GIVEN INSTRUCTION >> Count every line where "object" shows up, and give that number only.

TASK INPUTS >>
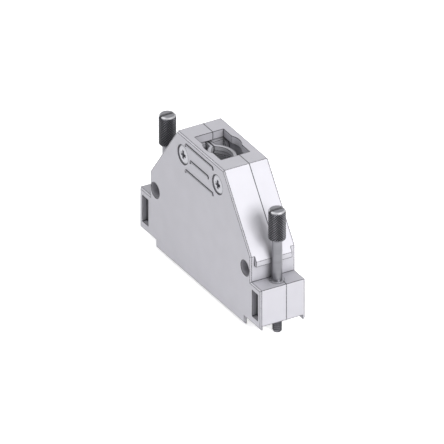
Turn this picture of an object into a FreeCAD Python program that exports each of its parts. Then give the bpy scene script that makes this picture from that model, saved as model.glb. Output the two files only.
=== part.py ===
import FreeCAD, Part
import os
import re
import Sketcher

# Metal hood for a 37-way D-sub cable connector, in millimetres.
# The origin is the centre of the connector seat: +Z points up to the cable entry,
# +X runs along the connector, and -Y is the front face with the screw heads.

SIZES = [
    # Outline of the two half shells, seen from the front
    ("screw_pitch", 63.5),
    ("ear_end", 3.25),
    ("body_inset", 2.65),
    ("top_width", 26.8),
    ("skirt_inset", 3.3),
    ("skirt_drop", 3.6),
    ("lip_drop", 1.3),
    ("ear_height", 12.0),
    ("shoulder_height", 20.3),
    ("body_height", 41.55),
    ("front_depth", 7.4),
    ("rear_depth", 7.65),
    ("parting", 1.25),
    ("edge_bevel", 0.42),
    ("plate", 1.5),
    ("wall", 1.6),
    ("slope_wall", 1.8),
    ("top_wall", 2.6),
    # Overhanging band at the foot of each sloping side
    ("band_overhang", 1.05),
    ("band_height", 1.7),
    ("band_half_depth", 6.0),
    # Room for the connector
    ("room_inset", 0.15),
    ("room_height", 9.0),
    ("flange_room", 13.4),
    ("flange_shift", 0.125),
    # Cable entry
    ("entry_width", 15.3),
    ("entry_depth", 9.6),
    ("entry_bore", 11.3),
    # Ears that hold the jackscrews
    ("ear_room", 4.4),
    ("ear_floor", 0.8),
    ("ear_roof", 1.2),
    ("window_width", 3.4),
    ("window_low", 1.3),
    ("window_top", 10.0),
    ("shank_clearance", 0.17),
    ("overlap", 0.3),
    # Jackscrews
    ("head_diameter", 5.2),
    ("head_length", 9.8),
    ("head_underside", 26.0),
    ("head_bevel", 0.35),
    ("slot_width", 0.9),
    ("slot_depth", 1.1),
    ("shank_diameter", 3.06),
    ("thread_diameter", 2.84),
    ("thread_length", 4.9),
    ("thread_reach", 4.85),
    ("thread_bevel", 0.25),
    ("stop_diameter", 3.9),
    ("stop_height", 1.2),
    ("float_travel", 4.5),
    # Retaining rings on the shanks
    ("ring_diameter", 4.5),
    ("ring_thickness", 0.5),
    ("groove_diameter", 2.66),
    ("ring_clearance", 0.05),
    # Screws and nuts beside the cable entry
    ("neck_pitch", 20.0),
    ("neck_drop", 6.35),
    ("neck_thread", 3.0),
    ("neck_head", 5.8),
    ("neck_head_height", 1.9),
    ("neck_sink", 2.0),
    ("neck_boss", 7.4),
    ("neck_nut_flats", 5.5),
    ("neck_nut_height", 2.4),
    ("neck_recess_gap", 0.15),
    # Screws and nuts at the lower corners
    ("corner_inset", 3.15),
    ("corner_height", 15.3),
    ("corner_thread", 2.0),
    ("corner_head", 4.0),
    ("corner_head_height", 1.6),
    ("corner_sink", 4.0),
    ("corner_boss", 6.0),
    ("corner_nut_flats", 4.0),
    ("corner_nut_height", 1.6),
    ("corner_recess_gap", 0.45),
    ("hole_clearance", 0.1),
    ("nut_sink", 0.2),
    ("cross_width", 0.6),
    ("cross_depth", 1.0),
    ("cross_share", 0.62),
    ("crown_share", 0.8),
    # Cable clamps
    ("clamp_thickness", 0.8),
    ("clamp_gap", 0.3),
    ("clamp_length", 26.4),
    ("clamp_height", 6.5),
    ("arch_width", 10.4),
    ("arch_rise", 3.0),
    ("tooth_height", 0.35),
    ("tooth_width", 0.5),
    ("tooth_pitch", 1.7),
    ("tooth_gaps", 3),
    # Raised beads on the front face
    ("bead_width", 0.45),
    ("bead_height", 0.2),
    ("bead_leg", 1.0),
    ("bead_long", 16.2),
    ("bead_short", 10.8),
    ("bead_shift", 0.5),
    ("bead_drop", 1.75),
    ("bead_step", 4.3),
]
ALIASES = [alias for alias, _ in SIZES]

OUTER_HALF = "(screw_pitch / 2 + ear_end)"
BODY_HALF = "(screw_pitch / 2 - body_inset)"
SKIRT_HALF = f"({BODY_HALF} - skirt_inset)"
ROOM_HALF = f"({BODY_HALF} - room_inset)"
SLOPE_RUN = f"({BODY_HALF} - top_width / 2)"
SLOPE_RISE = "(body_height - shoulder_height)"
SLOPE_LENGTH = f"(sqrt({SLOPE_RUN} * {SLOPE_RUN} + {SLOPE_RISE} * {SLOPE_RISE}))"
INNER_TOP = "(body_height - top_wall)"
FLANGE_MIDDLE = "((rear_depth - front_depth) / 2 - flange_shift)"
CLAMP_FACE = "(clamp_gap / 2 + clamp_thickness)"
ARCH_RADIUS = "((arch_width * arch_width / 4 + arch_rise * arch_rise) / (2 * arch_rise))"
LEAST_CHANGE = 1e-6
SIDES = (("left", "-"), ("right", ""))
KINDS = {
    "neck": ("(neck_pitch / 2)", "(body_height - neck_drop)"),
    "corner": (f"({BODY_HALF} - corner_inset)", "corner_height"),
}

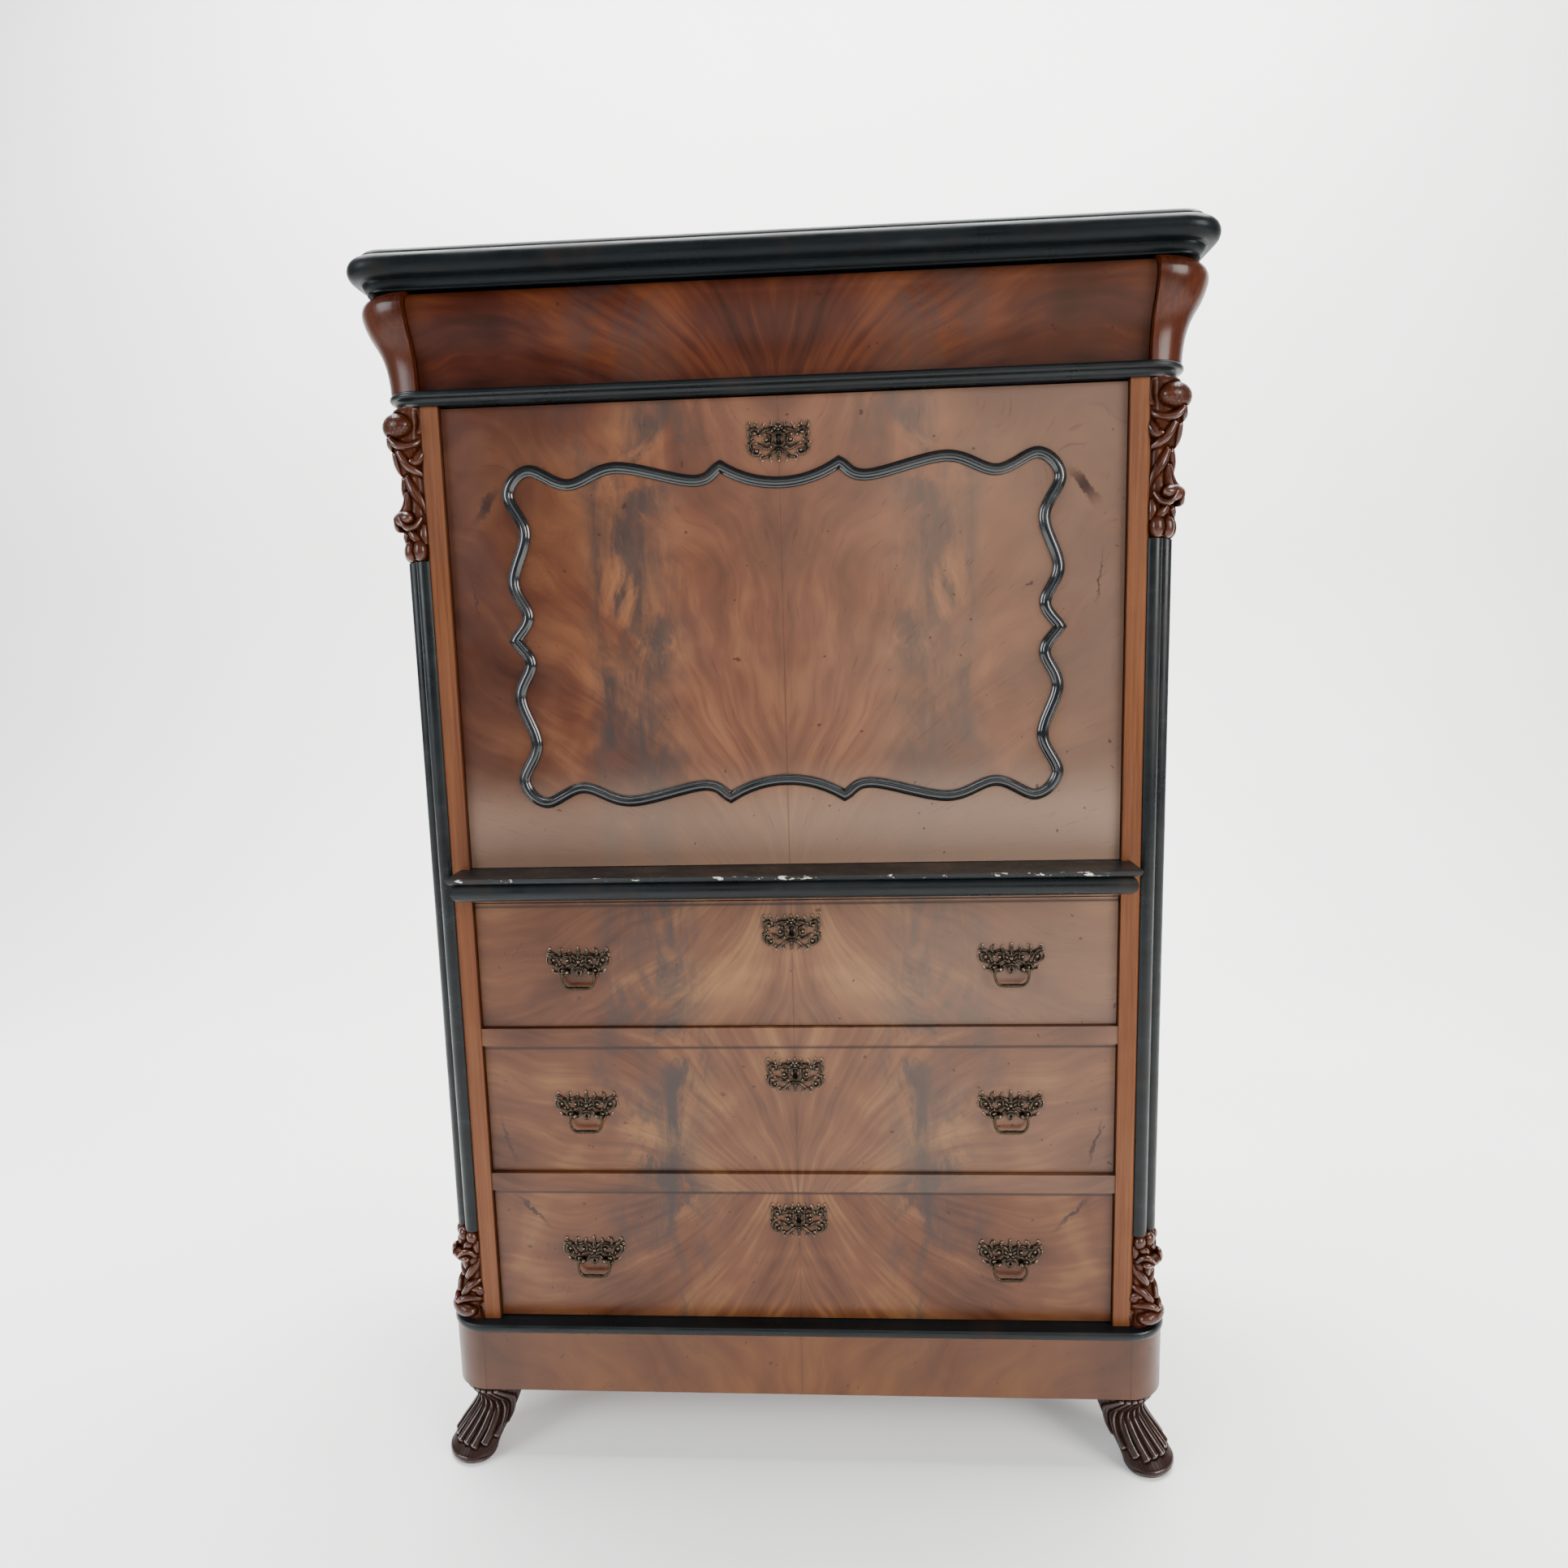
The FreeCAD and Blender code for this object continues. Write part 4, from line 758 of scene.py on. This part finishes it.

FULL SOLUTION >> 2